Zaskakująca decyzja ws. wilków z Isle Royale

| Nauki przyrodnicze
US National Park Service

Na Isle Royale trafi nowa wilcza krew. US National Park Service ogłosiła właśnie zaskakującą decyzję, która zmienia dotychczasowe postępowanie w sprawie niezwykłej populacji wilków z Isle Royale. Urzędnicy chcą wprowadzić tam 20-30 nowych zwierząt w ciągu najbliższych 3 lat.

Na Isle Royale, położonej na Jeziorze Górnym wyspie, żyje mocno odizolowana populacja wilków. Badania prowadzone na Isle Royale to wyjątkowe jedne z najstarszych na świecie eksperymentów dotyczących dynamiki łowca-ofiara, podczas których stworzono jedną z najlepszych baz danych na ten temat. Wyspa jest niewielka, migracja zwierząt praktycznie nie istnieje, jedynym wrogiem łosia jest wilk, a niemal  jedynym pożywieniem wilka łoś. To stwarza idealne warunki do obserwacji bez ludzkiej interwencji.

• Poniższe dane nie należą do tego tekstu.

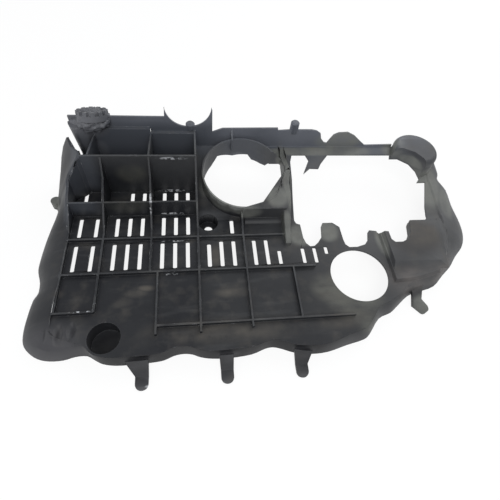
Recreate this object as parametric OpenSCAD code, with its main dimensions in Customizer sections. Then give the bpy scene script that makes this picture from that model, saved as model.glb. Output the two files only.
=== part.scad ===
// Engine splash shield: one moulded tray, ribs upwards, resting on its skirt.
// Origin on the axis of the screw hole, on the floor of its cup.
// +X runs along the long ribs, +Y towards the tall back wall, +Z out of the ribbed face.

/* [Rib grid] */
// Distance between neighbouring cross ribs
column_pitch = 60; // [50:1:70]
// Width of the narrow first column beside the left wall
first_column = 45.5; // [38:0.5:52]
// X of the rib that runs past the screw cup
main_rib_x = -14.5; // [-22:0.5:-12]
// Y of the tall rib nearest the back wall
row_1_y = 59.5; // [50:0.5:66]
// Y of the second long rib
row_2_y = 16.5; // [12:0.5:22]
// Y of the third long rib, between the two slot rows
row_3_y = -25.5; // [-32:0.5:-20]
// Y of the fourth long rib, below the slots
row_4_y = -76.5; // [-84:0.5:-70]
// Y of the short rib that closes the left cell
row_5_y = -126; // [-134:1:-118]
// Y of the last long rib
row_6_y = -147; // [-152:0.5:-140]
// Y of the front edge of the floor
front_y = -178; // [-190:1:-170]
// Y of the front face of the back wall
back_y = 118; // [108:1:126]
// Thickness of every rib
rib_t = 2.5; // [1.6:0.1:3.4]
// Height of the low ribs over the floor
low_rib = 5; // [3:0.5:8]
// Height of the second long rib over the floor
mid_rib = 27; // [18:1:34]
// Height of the tall rib over the floor
tall_rib = 67; // [50:1:72]

/* [Floor] */
// Thickness of the floor
floor_t = 2.5; // [1.8:0.1:3.4]
// Height of the floor face over the seat of the screw cup
floor_z = 15; // [11:0.5:20]
// Rise of the raised deck per millimetre of depth
deck_slope = 0.28; // [0.18:0.01:0.34]
// Y where the deck starts to rise
deck_y = 4; // [0:0.5:8]
// Height of the raised pad beside the service hole
pad_h = 9; // [4:0.5:14]

/* [Cooling slots] */
// Width of a slot
slot_w = 5; // [3:0.5:7]
// Distance between slots of one cell
slot_pitch = 16.2; // [13:0.1:18]
// Distance between the two slots of the narrow column
first_slot_pitch = 20.4; // [15:0.1:23]
// Gap from a slot end to the middle of the next rib
slot_gap = 6.5; // [4:0.5:9]
// Corner radius of a slot
slot_r = 1.4; // [0.4:0.1:2.2]

/* [Screw cup] */
// Radius of the mouth of the cup
cup_r = 13; // [10:0.5:15]
// Radius of the screw hole
screw_r = 5.5; // [3:0.25:7]
// Wall and floor of the cup
cup_wall = 2.5; // [1.8:0.1:3.2]

/* [Blind tube] */
// X of the tube
tube_x = -121; // [-126:1:-112]
// Y of the tube
tube_y = -156; // [-158:1:-150]
// Inner radius of the tube
tube_r = 18; // [13:0.5:19]
// Wall of the tube
tube_wall = 2.4; // [1.8:0.1:3.2]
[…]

Globalne ocieplenie spowodowało, że coraz rzadziej pojawia się lód, po którym nowe wilki mogłyby przejść na Isle Royale. Tamtejsza populacja wilków jest z tego powodu skrajnie zagrożona. Od kilku lat zastanawiano się, czy ludzie powinni podjąć interwencję, czy też należy dopuścić do wyginięcia wilków.

Decyzja o sprowadzeniu nowych wilków ucieszyła naukowców. Miałem nadzieję, że tak się stanie, mówi Rolf Peterson z Michigan Technological University, który od 45 lat bada interakcje pomiędzy wilkami a łosiami na wyspie. W bieżącym roku sytuacja zwierząt stała się tam katastrofalna. Gdy w 2013 roku wilki z wyspy uznano za skrajnie zagrożone, żyło tam 8 zwierząt. Obecnie pozostały tylko 2 i brak jest dowodów, by narodziło się jakieś młode.

Wilki reintrodukowano już wielokrotnie na innych obszarach. Jednak na Isle Royale dotychczas tego nie robiono. Niedopuszczenie do wyginięcia tamtejszej populacji to nie tylko interwencja na rzecz jednego gatunku, ale całego ekosystemu wyspy.